The Centurion is getting a work over at Sam's bike shop, and he's moving the downtube shifters to the bar ends, like this. He's also removing the "suicide levers", which are the brake levers that cross in front of the flat part of the bars, and that were standard on every 10 speed I ever rode in the '70s. They work fine on the Elite, but some of those from the '70s did not, so I can see why they lost favor. Still, I'd like to have brakes up there, so I don't have to jump to the hoods to brake if I don't wanna (some habits are hard to break). So he's putting interruptor levers on for me, too.

Since there are going to be two bikes, and they do the most to make the inside of the Element crowded, I had to come up with a solution to hauling them. They can't go on the outside, because of risk of theft, and I don't want them hanging out there in the rain. (When I took my mountain bike in for its 90-day post-purchase check up, the mechanic found a tablespoon of water in the bottom bracket--he accused me of leaving it out in the rain! NO WAY! But it did ride on the back of the Beetle in a rain storm. Who knew so much water could get in that way?)
So the bikes have to be inside.

I have this fantasy that we will keep everything organized in the car and Will will remember to put his colored pencils and his PSP games back in the backpack and zip it up every time; that everything we take will fit in neat little packages; everything I need will be accessible from the comfort of the driver's seat and Will's shoes will always be right near his feet. But it's just a fantasy! So, more better ways of securing the bikes is in order.

It'd be nice if I could just take both rear seats out, attach one bike to each side, fully assembled, and put all the gear in between. But last year I did that and ended up having a passenger, with nowhere to sit. Will sat in a lawn chair in the back for a ride from Albany to Plymouth, VT, and I don't want to do that again.
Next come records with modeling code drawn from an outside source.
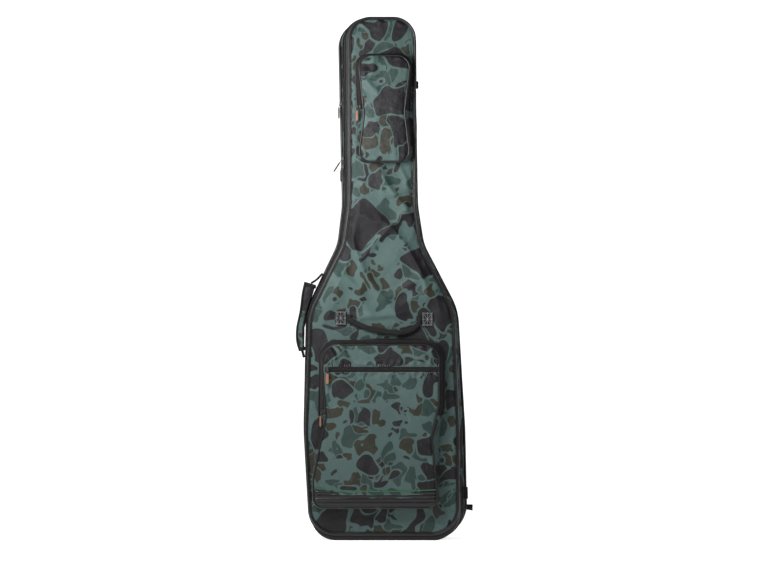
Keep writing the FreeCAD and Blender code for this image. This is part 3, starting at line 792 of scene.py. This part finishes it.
class Pocket:
    """One pocket of the lid: its base on the panel, the outline of its face, and its depths."""

    def __init__(self, prefix, flap, base, face, depth, fold, coil_y):
        self.prefix, self.flap, self.face = prefix, flap, face
        counts = spacing(base, 0.0035)
        self.base_y = FRONT_Y + 0.0005
        self.face_y = FRONT_Y - depth
        self.base_loop = lift_to(outline(base, counts), self.base_y)
        self.face_loop = lift_to(outline(face, counts), self.face_y)
        self.front_y = self.face_y - 0.003
        self.fold = fold           # height of the crease where the flap opens
        self.coil = (coil_y - self.base_y) / (self.face_y - self.base_y)
        z = self.face_loop[:, 2]
        high = np.flatnonzero(z > fold)
        first = high[0]
        self.arch = np.arange(first, high[-1] + 1)
        self.low = np.concatenate([np.arange(high[-1], len(z)), np.arange(0, first + 1)])

    def strip(self, name, shares, points, material, bulge=0.0, out=0.0, rumple=0.0):
        """A strip of the pocket's wall between two shares of its depth, 0 at the panel."""
        rows, normals = [], []
        t0, t1 = shares
        for t in np.linspace(t0, t1, 8):
            loop = self.base_loop * (1.0 - t) + self.face_loop * t
            normal = outward_of(loop)
            full = math.sin(math.pi * (t - t0) / (t1 - t0))
            offset = out + bulge * full + rumple * full * ripple(loop, 32.0, 7.0 + t)
            rows.append((loop + normal * np.reshape(offset, (-1, 1)))[points])
            normals.append(normal[points])
        return make_piece(name, rows, grid_faces(len(rows), len(points)), material,
                          np.reshape(normals, (-1, 3)))

    def line(self, t, points, out=0.0):
        loop = self.base_loop * (1.0 - t) + self.face_loop * t
        return (loop + outward_of(loop) * out)[points]

    def bend(self, piece, slot, *nodes):
        """Bake the placement of a piece that crosses the crease where the flap opens, and let it stand for
        CAD nodes.
        """
        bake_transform(piece)
        finish(piece, slot, *nodes)

    def make(self, height):
        p = self.prefix
        soft = self.strip(p + "_wall", (0.0, 1.0), self.low, "camo_nylon", 0.002, 0.0, 0.0022)
        settle(thicken(soft, 0.0025), "lid", "camo_nylon", p + "_gusset")
        gap = 0.0006 / (FRONT_Y - self.face_y)
        rear = self.strip(p + "_rear_tape", (0.0, self.coil - gap), self.arch, "zip_tape", 0.0008)
        settle(thicken(rear, 0.002), "lid", "zip_tape", p + "_zip")
        front = self.strip(p + "_front_tape", (self.coil + gap, 1.0), self.arch, "zip_tape", 0.0004)
        self.bend(thicken(front, 0.002), "zip_tape")
        line = self.line(self.coil, self.arch)
        pitch = 0.0024
        rear_teeth = studs(p + "_rear_teeth", [line], pitch, (0.0008, 0.0012, 0.0018), "zip_coil",
                           across=-0.0011, phase=pitch / 4)
        settle(rear_teeth, "lid", "zip_tape")
        front_teeth = studs(p + "_front_teeth", [line], pitch, (0.0008, 0.0012, 0.0018),
                            "zip_coil", across=0.0011, phase=-pitch / 4)
        self.bend(front_teeth, "zip_tape")

        face = panel(p + "_front", self.face, self.front_y, -1, height, "camo_folding", 0.0034)
        keep_rest(face)
        self.bend(thicken(face, 0.0025), "camo_nylon", p + "_face", self.flap + "_panel")
        rim = lift_to(self.face_loop[:, [0, 2]], self.face_y - 0.0008)
        rim = rim + outward_of(rim) * 0.0012
        cord = sweep(p + "_piping", rim, -Y, round_section(0.0023, 10), "piping_folding", True)
        keep_rest(cord)
        self.bend(cord, "piping")
        base = self.line(0.0, self.arch, 0.0006)
        base[:, 1] = self.base_y - 0.002
        binding = sweep(p + "_binding", base, -Y, round_section(0.0022, 8), "piping")
        settle(binding, "lid", "piping")


def gathers(x, z, d, scale, seed, reach):
    """Short puckers that run in from a sewn edge."""
    return field(x, z, scale, seed) * np.exp(-d / reach) * smooth(d / 0.0025)


SLIT_Z = 0.4095


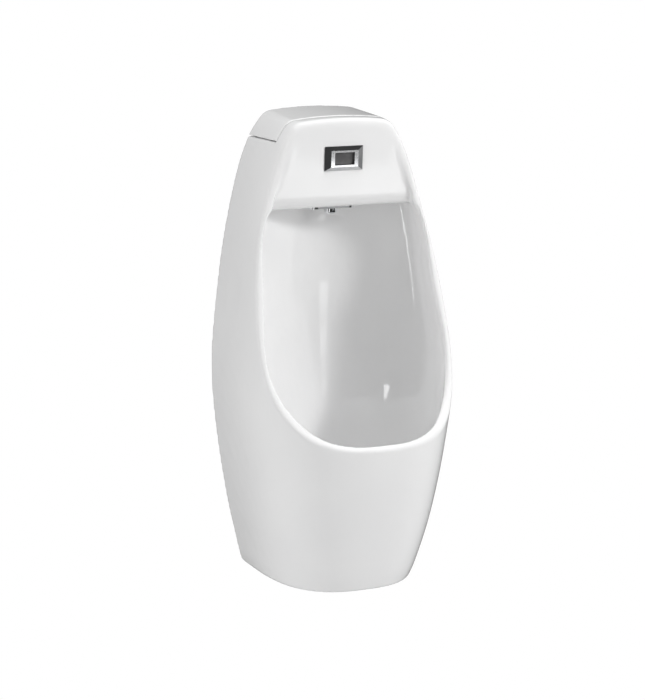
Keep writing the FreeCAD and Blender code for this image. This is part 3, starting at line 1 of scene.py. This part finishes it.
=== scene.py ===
import bpy
import json
import math
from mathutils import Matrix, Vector


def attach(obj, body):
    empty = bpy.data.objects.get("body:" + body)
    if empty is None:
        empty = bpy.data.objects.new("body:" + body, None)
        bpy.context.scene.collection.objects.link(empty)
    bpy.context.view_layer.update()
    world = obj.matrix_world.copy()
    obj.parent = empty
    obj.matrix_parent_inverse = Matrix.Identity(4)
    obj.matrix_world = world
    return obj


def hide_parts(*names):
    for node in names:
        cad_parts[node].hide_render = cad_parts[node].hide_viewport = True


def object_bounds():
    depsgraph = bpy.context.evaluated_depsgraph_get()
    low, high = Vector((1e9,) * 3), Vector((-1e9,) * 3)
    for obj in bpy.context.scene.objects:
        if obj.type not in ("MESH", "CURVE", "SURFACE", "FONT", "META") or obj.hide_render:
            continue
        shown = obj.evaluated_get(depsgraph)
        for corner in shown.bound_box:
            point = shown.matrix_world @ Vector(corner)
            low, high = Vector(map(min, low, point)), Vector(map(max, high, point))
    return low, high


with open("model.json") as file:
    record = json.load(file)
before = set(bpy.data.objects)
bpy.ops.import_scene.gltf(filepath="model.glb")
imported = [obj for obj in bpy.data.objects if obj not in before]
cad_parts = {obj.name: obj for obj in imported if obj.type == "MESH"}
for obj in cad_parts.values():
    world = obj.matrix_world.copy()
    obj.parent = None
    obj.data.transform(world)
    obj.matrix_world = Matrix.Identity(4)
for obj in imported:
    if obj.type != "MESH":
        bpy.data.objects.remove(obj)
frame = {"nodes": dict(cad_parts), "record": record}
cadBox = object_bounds()
nodes = frame["nodes"]
print("frame loaded:", len(nodes), "nodes")


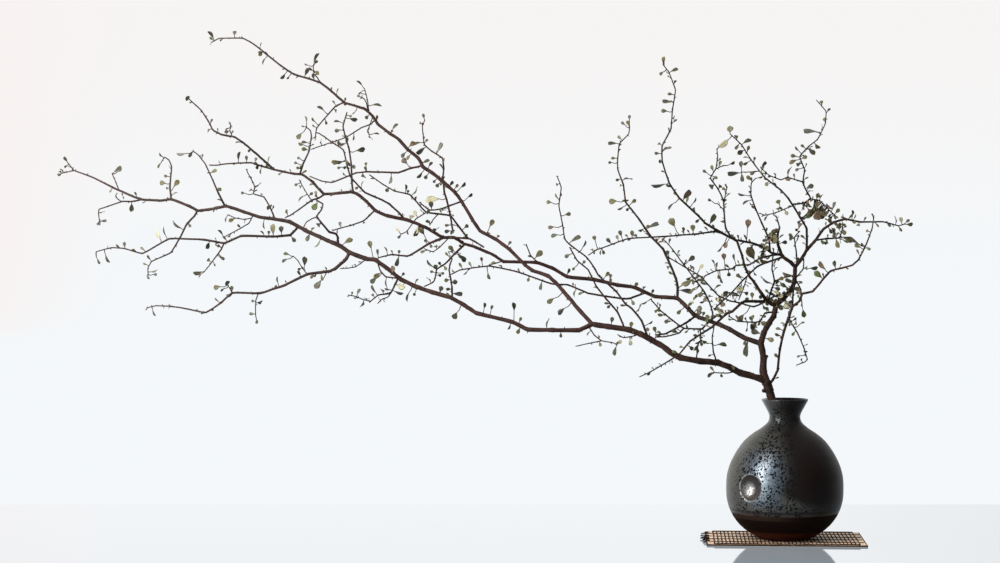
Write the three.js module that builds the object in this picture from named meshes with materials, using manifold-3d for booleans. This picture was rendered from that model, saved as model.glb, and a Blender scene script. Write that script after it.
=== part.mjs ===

That means they go side by side one one side, and one seat stays down, like a regular day.

The last apparatus I fabricated just held two bikes by the forks (wheels off) on a 1' x 1.5' piece of plywood. It slid all over the back of the car, despite the rubbery feet I put on the bottom. The forks would turn and make everything crooked. A new solution was needed. The rear wheels would have to be tied down.

Lots of ideas floated around. To make the package smaller, I could remove the pedals. To keep bike grease off the seats and protect the derailleurs, I could either cover up the drive trains, or position the bikes side by side with the drive trains to the inside. Looking through the shop for an ideas and an appropriate piece of wood, I found a longish 12" wide board leftover from the bathroom renovation. Seemed long enough to hold a bike, so I took it to the bike garage.

Half an hour later, with my Trek 4300 mountain bike and my Trek 1000 standing in for the Elite, I was marking up the board for installation of fork mounts. I managed to get the two bikes lined up pretty well, with no seats touching each other, no bars touching wheels, and no cranks in contact with each other. No pedals can be left on, either!

The next step was to figure out how to attach the rear wheels to the board. Finally found some nylon webbing straps at Wal-Mart, 6 feet long. I thought I would only need enough to go around each rim through the spokes (about 8 inches), but after looking at it, the 6 footers could go all the way up over the top of the tire. That seemed like a good solution, so we drilled holes through the webbing, through the board, and attached washers under the screws to keep the webbing from fraying and pulling out.

The bikes aren't solid on the board--but solid enough. The board and bikes move as a unit and that's what I wanted. Now to keep it from sliding around--we found some kind of rubber treads that you put on utility trailers or something. We cut them to fit and put them all up and down the bottom of the board. I'll be trying it out tomorrow to see how it works.